None of this is to defend unconditionally what appears in the 1619 Project. Historians would be justified to complain that the Times presents as a radical reorientation an interpretation that differs little from a long-term, if still incomplete, trend to move African American history to the center of the American narrative. I share my colleagues’ frustration that journalists occasionally draw on years of our unacknowledged research to publish under the banner of “Extra, extra, never been told before!” Reasonable interpretive disagreements can stem from the bad habit some journalists have of substituting dramatic overstatement for historical analysis, and there is no shame in pointing these out. The treatment of American slavery in isolation from the presence of the so-called “peculiar institution” in the larger Atlantic World is out of step with current historiography. The project’s emphasis on continuity (especially in economic history), rather than change, deserves to be challenged. And, as the Trotskyists point out, Marxists may find the substitution of “race” for class relations disconcerting. But singling out errors in one essay does not suffice to dismiss the project in its entirety. So far, the critiques by historians have paid little or no attention to the section based on the NMAAHC material. I have yet to see mention of Khalil Muhammad’s essay on sugar, Tiya Miles’s reflections on the entangled histories of Wall Street and enslavement, or Kevin Kruse’s account of the racist origins of urban sprawl. Essays on music, public health, mass incarceration, and more seem to go unmentioned either by the Trotskyists or in the historians’ letter. To my knowledge, no specific, detailed analysis of the proposed K-12 curriculum accompanying the 1619 Project has yet been offered by teachers or scholars of history-teaching. I find these lacunae puzzling and ultimately inadequate to the vigor of the objections.

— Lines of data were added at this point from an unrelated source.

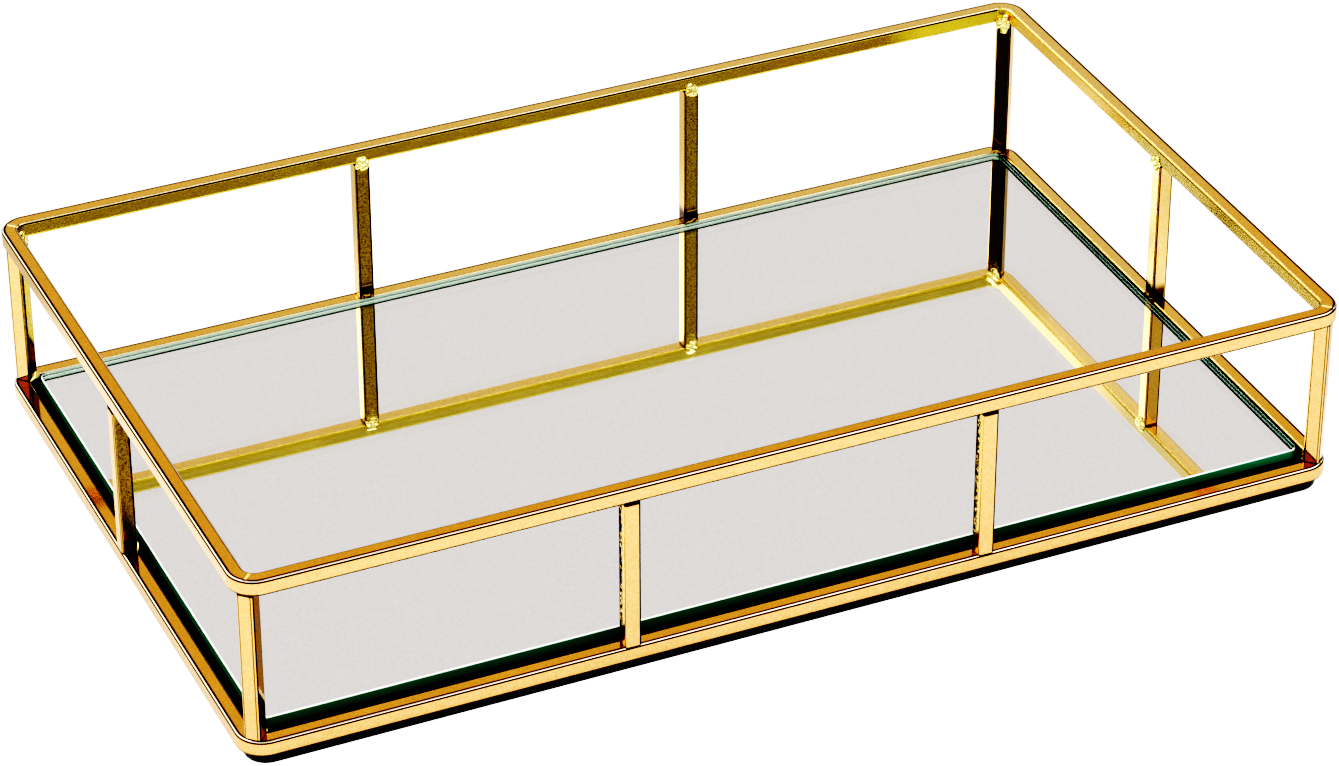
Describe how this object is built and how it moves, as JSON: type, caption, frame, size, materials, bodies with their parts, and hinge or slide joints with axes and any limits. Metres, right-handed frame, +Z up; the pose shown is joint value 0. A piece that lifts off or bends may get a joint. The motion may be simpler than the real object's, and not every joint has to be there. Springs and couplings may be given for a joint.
{
  "type": "vanity tray",
  "caption": "Rectangular mirrored vanity tray: a mirror plate inside a low open gallery of welded square bar, on a soft base pad.",
  "frame": {"origin": "middle of the base pad's underside, on the surface the tray rests on", "axes": "+X along the long sides, to the right as seen from the front; +Y from front to back; +Z up"},
  "size_m": [0.31, 0.19, 0.056],
  "materials": {
    "gold_bar": "polished gold plating",
    "weld_bead": "polished gold plating over as-laid weld",
    "glass_plate": "clear float glass with a ground edge",
    "silvering": "mirror",
    "foam_tape": "matt",
    "black_board": "matt black",
    "black_pad": "pebbled matt black"
  },
  "bodies": {
    "root": {"bottom_front_rail": "gold_bar", "bottom_right_rail": "gold_bar", "bottom_back_rail": "gold_bar", "bottom_left_rail": "gold_bar", "top_front_rail": "gold_bar", "top_right_rail": "gold_bar", "top_back_rail": "gold_bar", "top_left_rail": "gold_bar", "front_left_side_post": "gold_bar", "front_right_side_post": "gold_bar", "right_end_post": "gold_bar", "back_right_side_post": "gold_bar", "back_left_side_post": "gold_bar", "left_end_post": "gold_bar", "front_left_corner_post": "gold_bar", "front_right_corner_post": "gold_bar", "back_right_corner_post": "gold_bar", "back_left_corner_post": "gold_bar", "foot_side_weld_beads": "weld_bead", "foot_corner_weld_beads": "weld_bead", "rim_side_weld_beads": "weld_bead", "rim_corner_weld_beads": "weld_bead", "mirror_glass": "glass_plate", "mirror_silvering": "silvering", "mirror_tape": "foam_tape", "backing_board": "black_board", "base_pad": "black_pad"}
  },
  "joints": []
}
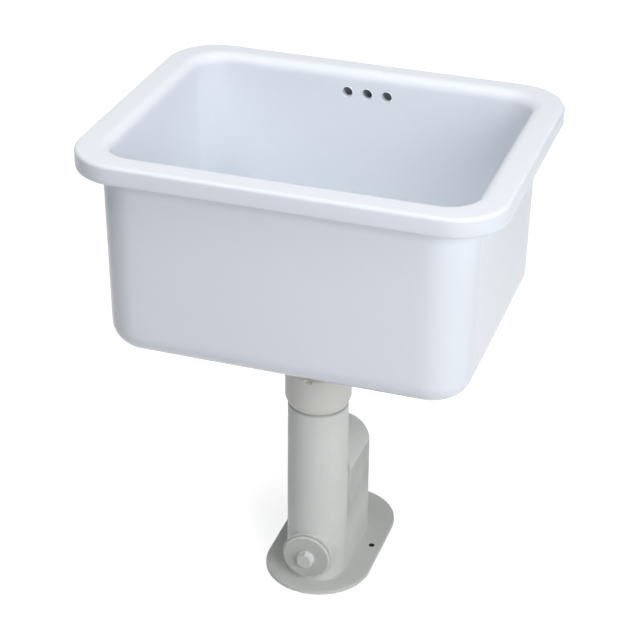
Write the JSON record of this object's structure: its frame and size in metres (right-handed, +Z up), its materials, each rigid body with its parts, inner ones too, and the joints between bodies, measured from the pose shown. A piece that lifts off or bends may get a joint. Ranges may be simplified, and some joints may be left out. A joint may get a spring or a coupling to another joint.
{
  "type": "mop service sink",
  "caption": "Deep rectangular glazed basin with a broad rim and overflow holes, standing on a cast-iron floor trap with a round union nut and a screwed clean-out plug.",
  "frame": {"origin": "on the floor, under the centre of the basin's rim", "axes": "+Z up, -Y to the front (the user's side), +Y to the wall, +X to the user's right; the sink is symmetric about x = 0"},
  "size_m": [0.51, 0.396, 0.633],
  "materials": {
    "china": "white vitreous china under a clear glossy glaze",
    "iron_paint": "sand-cast iron under pale grey satin paint",
    "nut_paint": "turned brass under warm pale grey satin paint",
    "steel": "brushed stainless steel",
    "brass": "plain turned brass, slightly dull",
    "rubber": "matte black rubber"
  },
  "bodies": {
    "stand": {"trap_body": "iron_paint", "outlet_seal": "rubber", "union_washer": "rubber", "tailpiece": "brass", "socket_washer": "rubber", "waste_body": "steel", "waste_seal": "rubber", "drain_gasket": "rubber", "basin": "china"},
    "grate": {"strainer_grate": "steel"},
    "locknut_travel": {"slip_washer": "brass"},
    "locknut": {"drain_locknut": "brass"},
    "union_travel": {"thrust_ring": "brass"},
    "union": {"union_nut": "nut_paint"},
    "cleanout_travel": {"cleanout_gasket": "rubber"},
    "cleanout": {"cleanout_plug": "iron_paint"}
  },
  "joints": [
    {"name": "grate_lift", "type": "slide", "parent": "stand", "child": "grate", "axis": [0, 0, 1], "range_m": [0, 0.26]},
    {"name": "locknut_back_off", "type": "slide", "parent": "stand", "child": "locknut_travel", "axis": [0, 0, -1], "range_m": [0, 0.0047]},
    {"name": "locknut_turn", "type": "hinge", "parent": "locknut_travel", "child": "locknut", "pos_m": [0, -0.0174, 0.3515], "axis": [0, 0, -1], "range_deg": [0, 720]},
    {"name": "union_rise", "type": "slide", "parent": "stand", "child": "union_travel", "axis": [0, 0, 1], "range_m": [0, 0.0122]},
    {"name": "union_turn", "type": "hinge", "parent": "union_travel", "child": "union", "pos_m": [0, -0.0174, 0.288], "axis": [0, 0, 1], "range_deg": [0, 1890]},
    {"name": "cleanout_draw", "type": "slide", "parent": "stand", "child": "cleanout_travel", "axis": [0, -1, 0], "range_m": [0, 0.0151]},
    {"name": "cleanout_turn", "type": "hinge", "parent": "cleanout_travel", "child": "cleanout", "pos_m": [0, -0.0614, 0.046], "axis": [0, -1, 0], "range_deg": [0, 2340]}
  ],
  "couplings": [
    {"joint": "locknut_back_off", "follows": "locknut_turn", "m_per_rad": 0.00036749},
    {"joint": "union_rise", "follows": "union_turn", "m_per_rad": 0.00036749},
    {"joint": "cleanout_draw", "follows": "cleanout_turn", "m_per_rad": 0.00036749}
  ]
}
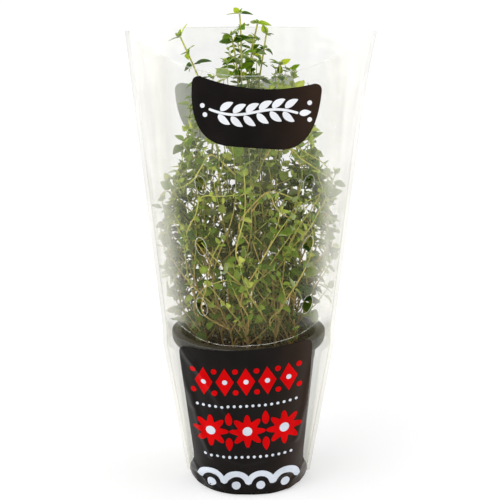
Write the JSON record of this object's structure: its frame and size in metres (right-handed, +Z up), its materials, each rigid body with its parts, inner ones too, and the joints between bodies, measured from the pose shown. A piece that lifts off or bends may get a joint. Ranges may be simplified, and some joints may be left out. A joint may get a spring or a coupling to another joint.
{
  "type": "potted thyme",
  "caption": "Thyme growing in a black plastic pot of potting mix, standing in a tall clear film sleeve with punched air holes and black printed panels; rests flat on its base.",
  "frame": {"origin": "on the resting plane, under the middle of the pot, on the underside of the sleeve's bottom film", "axes": "+Z up along the pot's axis; -Y to the front, where the sleeve's edge is scooped and its lower panel is printed; +X to the right seen from the front, towards a side weld"},
  "size_m": [0.1614, 0.1072, 0.3207],
  "materials": {
    "pot_plastic": "black moulded plastic, slightly ribbed and dusty",
    "potting_mix": "damp crumbly mix of peat, bark and a little white grit",
    "clear_film": "thin clear glossy film with soft creases",
    "printed_film": "glossy black ink on film, with a plain ornament in white and red",
    "thyme": "small matt waxy green leaves, paler below, on tan woody stems"
  },
  "bodies": {
    "root": {"pot": "pot_plastic", "soil": "potting_mix", "sleeve_front_film": "clear_film", "sleeve_back_film": "clear_film", "sleeve_bottom_film": "printed_film", "upper_front_print": "printed_film", "lower_front_print": "printed_film", "upper_back_print": "printed_film", "thyme_sprig_01": "thyme", "thyme_sprig_02": "thyme", "thyme_sprig_03": "thyme", "thyme_sprig_04": "thyme", "thyme_sprig_05": "thyme", "thyme_sprig_06": "thyme", "thyme_sprig_07": "thyme", "thyme_sprig_08": "thyme", "thyme_sprig_09": "thyme", "thyme_sprig_10": "thyme", "thyme_sprig_11": "thyme", "thyme_sprig_12": "thyme", "thyme_sprig_13": "thyme", "thyme_sprig_14": "thyme", "thyme_sprig_15": "thyme", "thyme_sprig_16": "thyme", "thyme_sprig_17": "thyme", "thyme_sprig_18": "thyme", "thyme_sprig_19": "thyme", "thyme_sprig_20": "thyme", "thyme_sprig_21": "thyme", "thyme_sprig_22": "thyme", "thyme_sprig_23": "thyme", "thyme_sprig_24": "thyme", "thyme_sprig_25": "thyme", "thyme_sprig_26": "thyme", "thyme_sprig_27": "thyme", "thyme_sprig_28": "thyme", "thyme_sprig_29": "thyme", "thyme_sprig_30": "thyme", "thyme_sprig_31": "thyme", "thyme_sprig_32": "thyme", "thyme_sprig_33": "thyme", "thyme_sprig_34": "thyme", "thyme_sprig_35": "thyme", "thyme_sprig_36": "thyme", "thyme_sprig_37": "thyme", "thyme_sprig_38": "thyme", "thyme_sprig_39": "thyme", "thyme_sprig_40": "thyme"}
  },
  "joints": []
}
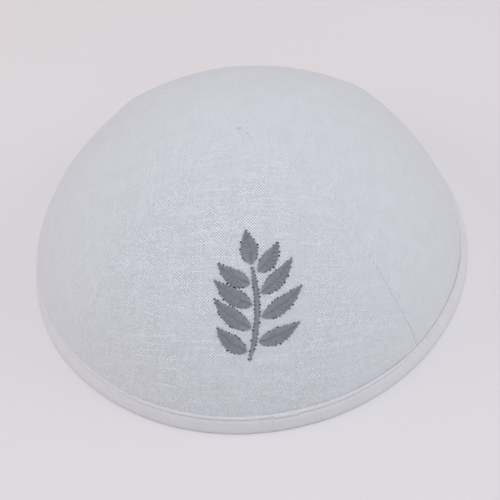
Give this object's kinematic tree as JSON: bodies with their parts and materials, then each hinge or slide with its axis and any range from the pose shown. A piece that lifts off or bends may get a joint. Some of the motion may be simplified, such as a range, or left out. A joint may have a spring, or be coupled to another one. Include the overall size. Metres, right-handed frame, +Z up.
{
  "type": "kippah skullcap",
  "caption": "Shallow round linen skullcap sewn from curved gores, with a folded rim binding and a small embroidered leafy sprig on its front gore.",
  "frame": {"origin": "middle of the flat circle that the rim rests on", "axes": "+Z up through the crown's apex, -Y out of the front gore with the sprig, +X to the wearer's left"},
  "size_m": [0.1748, 0.1748, 0.063],
  "materials": {
    "crown_linen": "matt plain-woven white linen with light slubs",
    "binding_linen": "matt plain-woven white linen, folded and topstitched",
    "satin_thread": "grey satin stitch with a soft sheen along the threads"
  },
  "bodies": {
    "root": {"panel_front": "crown_linen", "panel_right": "crown_linen", "panel_back": "crown_linen", "panel_left": "crown_linen", "rim_binding": "binding_linen", "sprig_stem": "satin_thread", "sprig_leaf_1": "satin_thread", "sprig_leaf_2": "satin_thread", "sprig_leaf_3": "satin_thread", "sprig_leaf_4": "satin_thread", "sprig_leaf_5": "satin_thread", "sprig_leaf_6": "satin_thread", "sprig_leaf_7": "satin_thread", "sprig_leaf_8": "satin_thread", "sprig_leaf_9": "satin_thread"}
  },
  "joints": []
}
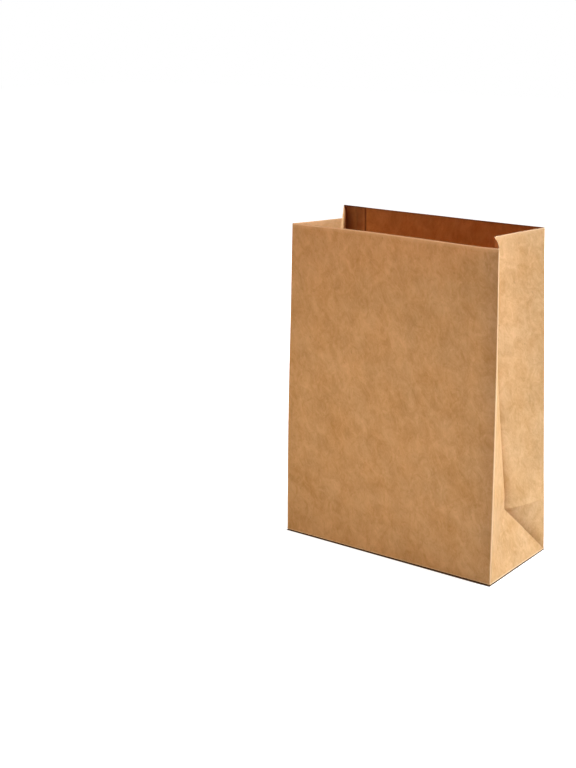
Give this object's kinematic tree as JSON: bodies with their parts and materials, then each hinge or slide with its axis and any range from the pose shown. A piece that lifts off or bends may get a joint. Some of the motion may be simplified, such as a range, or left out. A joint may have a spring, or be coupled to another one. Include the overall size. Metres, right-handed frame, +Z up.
{
  "type": "paper lunch bag",
  "caption": "Brown kraft paper lunch bag standing open, with a flat folded base, side gussets folded inwards and a straight cut mouth.",
  "frame": {"origin": "centre of the folded base, on the surface that the bag stands on", "axes": "+Z up to the mouth, +Y towards the back panel with the glued seam, -Y towards the plain front panel, X along the width"},
  "size_m": [0.2117, 0.0974, 0.2806],
  "materials": {
    "kraft_paper": "uncoated brown kraft paper, matt"
  },
  "bodies": {
    "root": {"paper_bag": "kraft_paper"}
  },
  "joints": []
}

Let me return to the monument on the hill in Brooklyn. As a visitor gazes down on the towers of Wall Street, the Statue of Liberty, and New York’s upper harbor, contemplating the glorious history of the struggle for freedom that still frames the public national narrative for most Americans, she would be forgiven for thinking that African Americans were not a part of the story. Even a memorial commemorating the single moment in U.S. history most undeniably entangled with slavery and race neglects the place of African Americans in that narrative. To find that, a visitor to Green-Wood would have to trudge back down the hill to the neglected “Colored Lots,” which are confined to the southwest corner of the cemetery.12 I fear this remains closer to the rule than the exception in the national memorial culture. That deserves to change, and it would be a shame if historians stood in the way of such a transformation.